Mi amiga murió hace dos años, una noche de agosto. Yo estaba en el pueblo y pensé en aquellos agosto en los que soñábamos nuestra vida. Una noche de agosto cualquiera soñábamos con tiempos felices; una noche de agosto, la enfermedad le arrebató los suyos. Fui a casa de sus abuelos. Entre lágrimas me contaron y enseñaron fotos de sus últimos años. En todas estaba hermosa y sonriendo. Comprendí por sus palabras que mi amiga luchó hasta el último instante, que aprovechó sus días, pese al dolor de la enfermedad. Aunque la tristeza no daba tregua y las lágrimas hacían un nudo en mi garganta, me sentí orgullosa de ella, de haber sido su amiga. Sólo sentí, en la última conversación que tuvimos, no haberle dicho que siempre la llevaré conmigo, que siempre recordaré los buenos ratos, las risas, las fotos, las sevillanas que me enseñó a bailar.
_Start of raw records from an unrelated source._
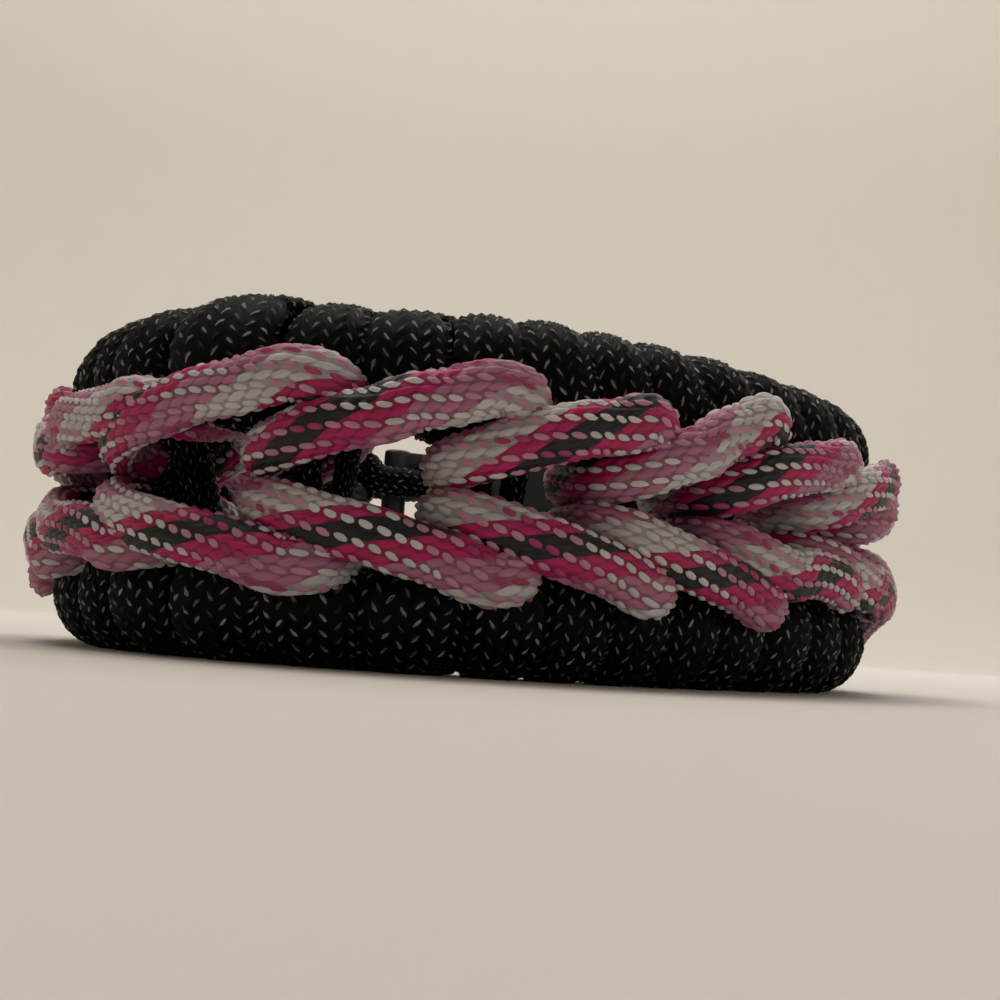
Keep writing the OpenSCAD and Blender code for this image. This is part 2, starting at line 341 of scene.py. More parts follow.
@dataclass
class CordRoute:
    """A cord's run: for each length along it, its centre, its two cross axes and half sizes on them."""

    line: LoopLine
    length_at: np.ndarray
    values: np.ndarray

    @classmethod
    def through(cls, line: LoopLine, rows: np.ndarray, step: float = 0.1) -> "CordRoute":
        """Lays a route through rows.

        Args:
            line: the loop that the rows are unrolled from.
            rows: centre (3), first cross axis (3) and two half sizes of each point.
            step: spacing of the dense run.

        Returns:
            The route, with cross axes square to the run.
        """
        dense = smooth_rows(rows, step)
        c, e, half = dense[:, :3], dense[:, 3:6], dense[:, 6:8]
        t = np.gradient(c, axis=0)
        t /= np.linalg.norm(t, axis=1, keepdims=True)
        e = e - np.sum(e * t, 1, keepdims=True) * t
        e /= np.linalg.norm(e, axis=1, keepdims=True)
        world = line.place(c)
        run = np.concatenate([[0], np.cumsum(np.linalg.norm(np.diff(world, axis=0), axis=1))])
        return cls(line, run, np.concatenate([c, e, np.cross(t, e), half], 1))

    @property
    def length(self) -> float:
        """Whole length of the cord's run."""
        return float(self.length_at[-1])

    def at(self, x: np.ndarray) -> np.ndarray:
        """Centre, both cross axes and half sizes at lengths x."""
        return np.stack([np.interp(x, self.length_at, self.values[:, i]) for i in range(11)], -1)


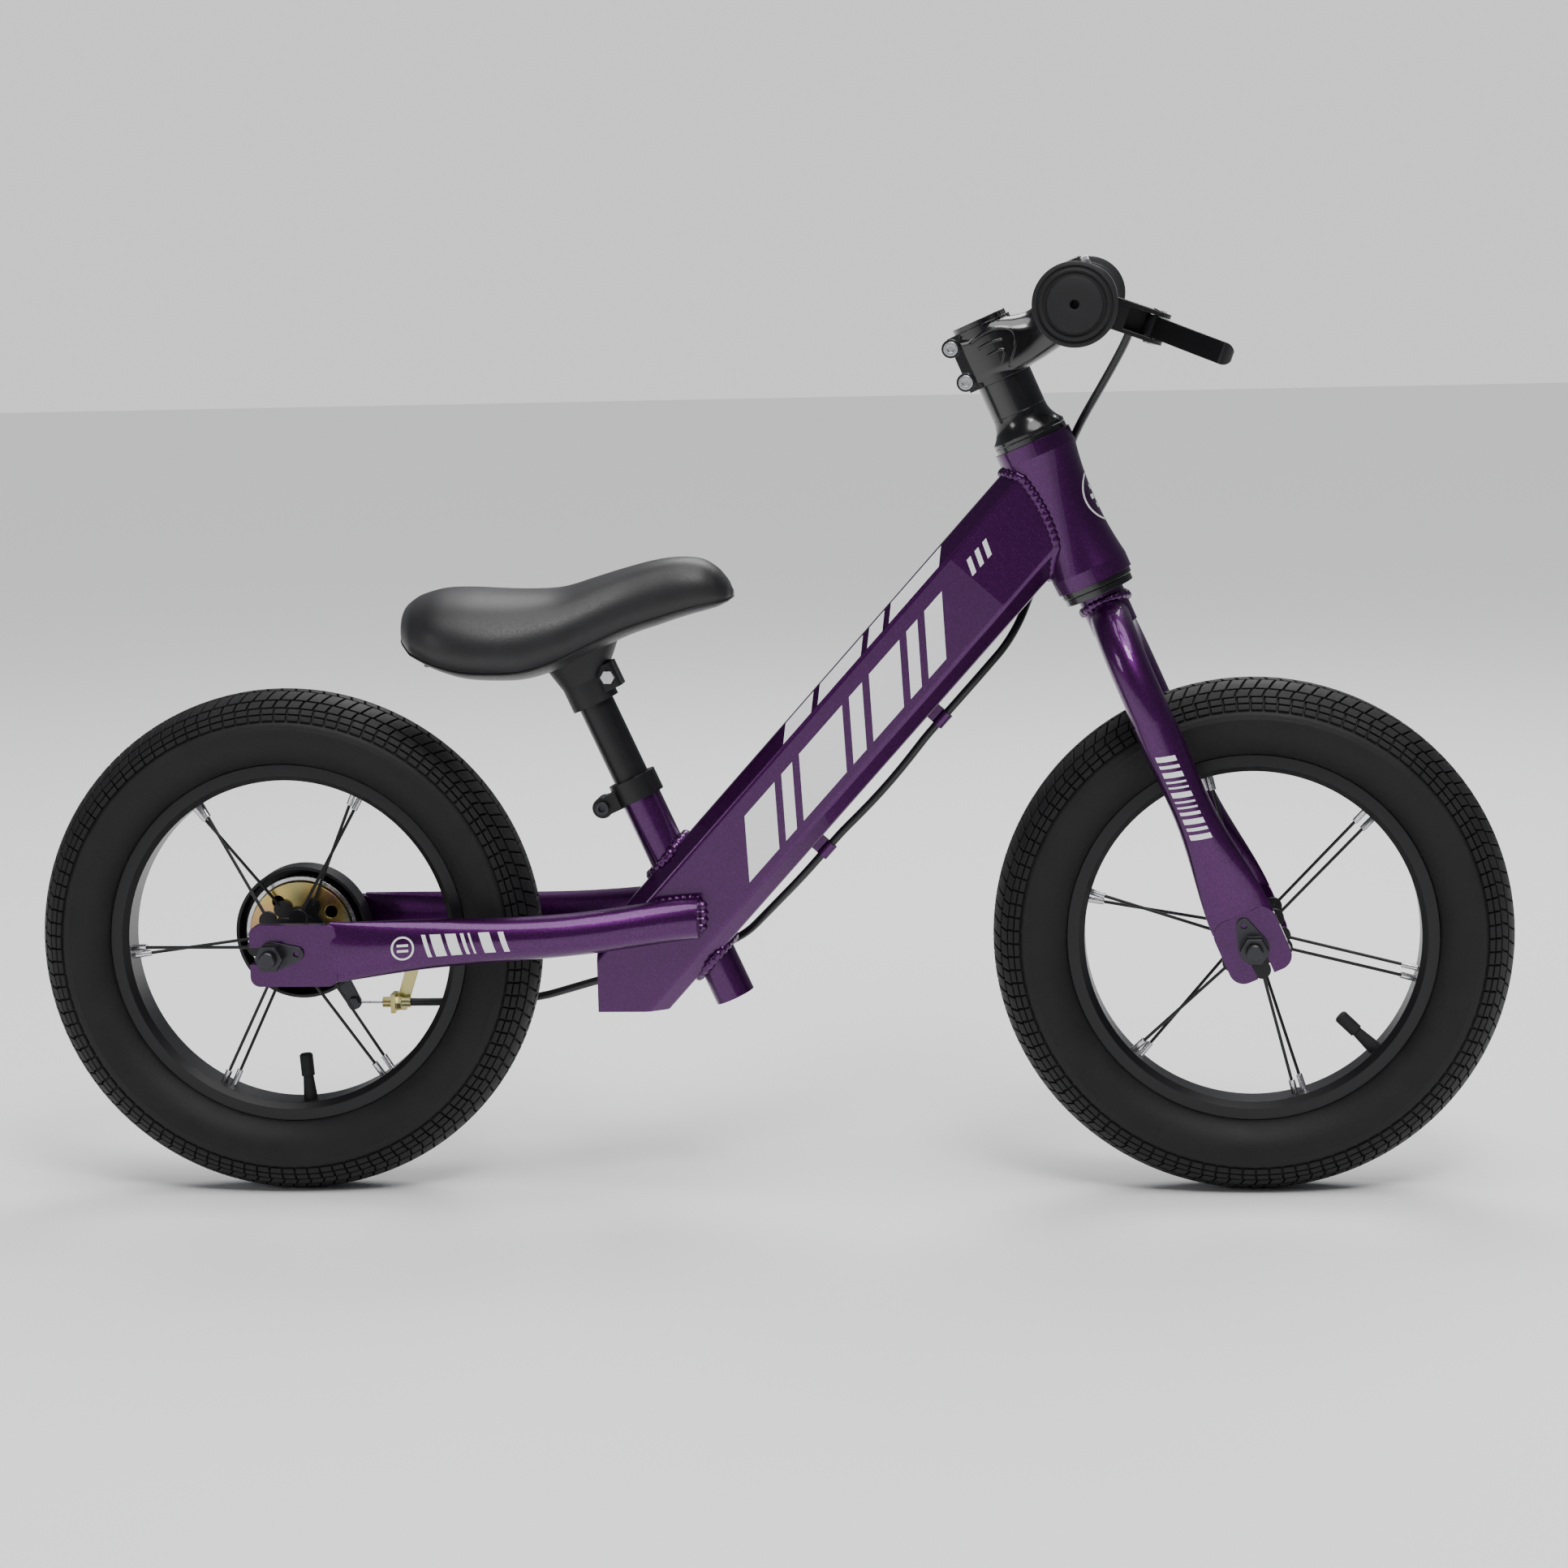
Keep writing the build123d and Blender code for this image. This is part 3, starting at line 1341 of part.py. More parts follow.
def make_cable_stop():
    """Plated strip under the left stay, with the adjuster that ends the cable."""
    wire_z = axle_height - arm_pivot_below - arm_reach_below
    with BuildPart() as stop:
        with BuildSketch(Plane.XZ.offset(-arm_y - 6.5)):
            with BuildLine():
                Polyline(
                    (cable_stop_x - 3, wire_z - 6),
                    (cable_stop_x + 5, wire_z - 6),
                    (cable_stop_x + 21, wire_z + 42),
                    (cable_stop_x + 12, wire_z + 42),
                    close=True,
                )
            make_face()
        extrude(amount=2.4)
        with BuildSketch(Plane.YZ.offset(cable_stop_x - 3)):
            with Locations((arm_y, wire_z)):
                Rectangle(13, 12)
        extrude(amount=3)
        with BuildSketch(Plane.YZ.offset(cable_stop_x - 9)):
            with Locations((arm_y, wire_z)):
                Circle(3.4)
        extrude(amount=18)
        with BuildSketch(Plane.YZ.offset(cable_stop_x)):
            with Locations((arm_y, wire_z)):
                RegularPolygon(4.4, 6)
        extrude(amount=3)
        with BuildSketch(Plane.YZ.offset(cable_stop_x - 9)):
            with Locations((arm_y, wire_z)):
                Circle(wire_radius + 0.2)
        extrude(amount=18, mode=Mode.SUBTRACT)
        stay_body(1, mode=Mode.SUBTRACT)
    save(stop.part, "cable_stop")


def make_brake_wire():
    """Bare inner wire between the cable stop and the arm."""
    wire_z = axle_height - arm_pivot_below - arm_reach_below
    bolt_x = rear_x + arm_pivot_ahead + arm_reach_ahead
    with BuildPart() as wire:
        with BuildSketch(Plane.YZ.offset(bolt_x + 4.5)):
            with Locations((arm_y, wire_z)):
                Circle(wire_radius)
        extrude(amount=cable_stop_x - 9 - bolt_x - 4.5)
    save(wire.part, "brake_wire")


# ---- brake cable --------------------------------------------------------------
def make_cable(name, points, radii):
    """Round cable housing along straight runs joined by arcs."""
    print(name, "arc radii", radii)
    with BuildPart() as cable:
        with BuildLine():
            FilletPolyline(*points, radius=radii)
        with BuildSketch(Plane(points[0], z_dir=points[1] - points[0])):
            Circle(cable_radius)
        sweep()
    save(cable.part, name)


def make_cable_loop():
    """Free loop from the lever's adjuster, round the head tube, to the first guide."""
    leaves = adjuster_start + Vector(0, adjuster_length, 0)
    joins = cable_on_tube(guide_backs[0] - guide_length / 2)
    points = [
        leaves,
        leaves + Vector(0, 13, 0),
        on_fork(297, 8, 34),
        on_fork(251, -33, 34),
        joins + tube_up * 42,
        joins,
    ]
    make_cable("cable_loop", points, [24, 75, 80, 62])


def make_brake_cable():
    """Held cable: under the main tube, past the seat tube's foot, to the rear brake."""
    wire_z = axle_height - arm_pivot_below - arm_reach_below
    first, second = guide_backs
    points = [
        cable_on_tube(first - guide_length / 2),
        cable_on_tube(first + 14),
        cable_on_tube((first + second) / 2, 2.5),
        cable_on_tube(second - 14),
        cable_on_tube(second + 24),
        Vector(-14, 22, axle_height - 1),
        Vector(-50, 35, axle_height - 21),
        Vector(-110, 36, axle_height - 33.5),
        Vector(-150, 39.5, axle_height - 45.5),
        Vector(cable_stop_x + 30, arm_y, wire_z),
        Vector(cable_stop_x + 9, arm_y, wire_z),
    ]
    make_cable("brake_cable", points, [150, 400, 150, 60, 60, 80, 120, 100, 150])


def main():
    """Build and write every piece."""
    os.makedirs("parts", exist_ok=True)
    make_wheel("front", front_x, front_spoke_angle)
    make_wheel("rear", rear_x, rear_spoke_angle)
    make_axle("front_axle", front_x, front_hub_width)
    make_axle("rear_axle", rear_x, rear_hub_width)
    front_inner = hub_half_length + side_gap
    make_axle_hardware("front_axle_hardware", front_x, front_hub_width, 180 - head_angle, front_inner)
    make_axle_hardware("rear_axle_hardware", rear_x, rear_hub_width, 6, cover_outer_face)
    make_head_tube()
    make_headset_cups()
    make_headset_bearings()
    make_headset_cone()
    make_crown_race()
    make_spacers()
    make_steerer_tube()
    make_fork_leg("fork_leg_right", -1)
    make_fork_leg("fork_leg_left", 1)
    make_stem()
    make_stem_faceplate()
    make_stem_bolts()
    make_steerer_cap()
    make_handlebar()
    make_grip("grip_right", -1)
    make_grip("grip_left", 1)
    make_lever_bracket()
    make_lever_pin()
    make_brake_lever()
    make_cable_adjuster()
    make_main_tube()
    make_seat_tube()
    make_chain_stay("chain_stay_right", -1)
    make_chain_stay("chain_stay_left", 1)
    make_cable_guides()
    make_seat_collar()
    make_seat_collar_bolt()
    make_seat_post()
    make_saddle_base()
    make_saddle_bolt()
    make_saddle_pad()
    make_brake_drum()
    make_brake_band()
    make_brake_cover()
    make_brake_arm()
    make_brake_spring()
    make_cable_stop()
    make_brake_wire()
    make_cable_loop()
    make_brake_cable()


main()
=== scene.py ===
from math import cos, pi, radians, sin, sqrt

import bmesh
import bpy
from mathutils import Matrix, Vector


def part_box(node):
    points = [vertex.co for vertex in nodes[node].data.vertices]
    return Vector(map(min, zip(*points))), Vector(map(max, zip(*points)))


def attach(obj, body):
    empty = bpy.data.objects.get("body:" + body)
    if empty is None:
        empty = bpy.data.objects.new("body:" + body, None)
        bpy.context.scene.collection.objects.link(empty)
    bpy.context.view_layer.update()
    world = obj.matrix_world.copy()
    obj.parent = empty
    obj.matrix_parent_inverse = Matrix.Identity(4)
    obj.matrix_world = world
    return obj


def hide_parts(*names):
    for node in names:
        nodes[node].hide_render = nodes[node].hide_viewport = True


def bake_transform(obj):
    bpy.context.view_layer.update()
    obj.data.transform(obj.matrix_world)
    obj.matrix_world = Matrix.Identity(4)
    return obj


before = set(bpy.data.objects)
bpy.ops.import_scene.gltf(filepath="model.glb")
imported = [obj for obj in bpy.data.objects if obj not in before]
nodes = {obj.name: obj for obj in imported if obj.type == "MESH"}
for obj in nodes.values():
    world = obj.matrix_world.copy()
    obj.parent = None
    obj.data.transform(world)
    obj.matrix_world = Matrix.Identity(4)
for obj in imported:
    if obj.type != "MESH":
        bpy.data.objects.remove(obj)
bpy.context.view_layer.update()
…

No sabemos cuándo nos llega el momento de abandonar esta tierra. Con enfermedad o sin ella, todos estamos andando en un sutil equilibrio que nos hace decantarnos, en segundos, entre la vida y la muerte. La enfermedad se supera, en muchísimos casos que conozco, pero lo más importante es superar el miedo, es superar la ansiedad de pensar en el futuro y vivir cada segundo cómo si fuera el último, saboreándolo, como lo hacíamos en aquellos veranos. Sé que debe haber instante de desesperación, de desconsuelo, en los que sé desea tirar la toalla de puro cansancio, mas también sé que hay esperanza, esperanza de vida y dicha entre tanto dolor. Lo vi en las fotos de mi amiga que me enseñaron sus abuelos; en sus ojos había felicidad, había optimismo, había vida. Pienso a veces, que a pesar de que nadie quiere la enfermedad, deberíamos saber, que estamos todos a sus expensas y que , en la salud, deberíamos aprender de algunos enfermos, como de las mujeres que he visto hoy en el reportaje, llenas de coraje e ilusión, como mi amiga, que luchó por ser feliz hasta el último segundo. Deberíamos aprender que la muerte forma parte del camino para, así, poder disfrutar más de él, porque al fin y al cabo, nadie sabe lo que puede pasar mañana. Siempre hay esperanza, siempre hay días de sol.
Dedicado a mi amiga María José; ella sigue viva en mis recuerdos. También a todos los que han sufrido o sufren la enfermedad. Siempre hay días de sol. También para los que están sanos, no esperéis a estar enfermos para luchar por la vida.